La Universidad Nacional Autónoma de México es la institución más grande y significativa que ha construido nuestro país.
Ya pueden chillar sus detractores. Los logros están ahí de siglos. Aun desde que hace cuatro se fundó como Real y Pontificia. Luego cuando adquirió su carácter Nacional hace cien años con don Justo Sierra. Y más tarde, cuando en el 29 alcanzó su estatus fundamental de Autónoma.
Sus logros están presentes en todos los ámbitos de la nación y son indiscutibles: suman millones los mexicanos egresados de esta madre común y amorosa; miles los que han transformado no sólo el rostro sino el destino del país; son innumerables los escritores, pintores, filósofos, médicos, científicos, arquitectos, ingenieros, contadores, administradores, investigadores, deportistas y hasta políticos —nadie es perfecto— que se han nutrido en sus aulas; cada año, miles de libros, conferencias, conciertos, películas, exposiciones y museos mantienen vivas las llamas de la inteligencia y la cultura; día a día nuestra UNAM presta invaluables servicios a todos los mexicanos a través de su Sismológico Nacional, el Observatorio Astronómico, la Biblioteca y la Hemeroteca y el monitoreo del volcán Popocatépetl. Que son sólo algunos de sus organismos e instituciones comprometidos cotidianamente con todos nosotros.
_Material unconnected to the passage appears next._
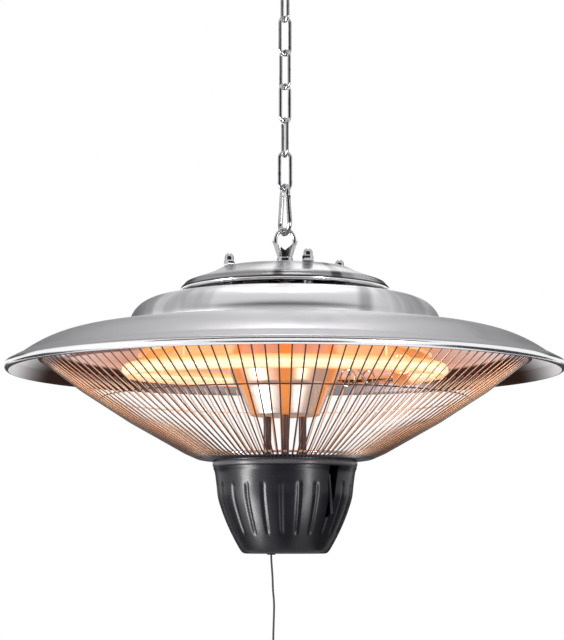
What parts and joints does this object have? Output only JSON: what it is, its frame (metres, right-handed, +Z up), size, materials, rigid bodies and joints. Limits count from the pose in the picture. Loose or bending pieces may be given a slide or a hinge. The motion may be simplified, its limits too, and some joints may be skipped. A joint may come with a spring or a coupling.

Pero es además nuestra UNAM la encarnación colectiva de ese espíritu crítico a través del cual habla nuestra raza. Por ello la UNAM no es ni ha sido una institución cómoda y cómplice del poder en turno. Sobre todo en los tiempos recientes, en que los gobiernos ultra neoliberales han coincidido con dos extraordinarios rectorados, el de Juan Ramón de la Fuente y el de José Narro Robles, no solamente críticos sino aun opuestos a las políticas públicas gubernamentales. Basta retomar el discurso de Narro en el Congreso llamando a un gran acuerdo nacional para pagar la enorme deuda con quienes menos tienen y a la búsqueda e implementación de un modelo distinto en lo económico, en lo social y en lo político.
Son señalamientos que no caen bien en las altas esferas del poder, pero en cambio iluminan a las mayorías. Lo mismo que la demostración de que se puede celebrar un centenario con dignidad y sin dispendios; con toda la emotividad y la seriedad que se merece un aniversario tan notable; que, en pocas palabras, se puede festejar con alegría y a la vez conmemorar con sensibilidad histórica.
Algo más que la marca vergonzante del bicentenario oficial: un monigote al que nadie entiende.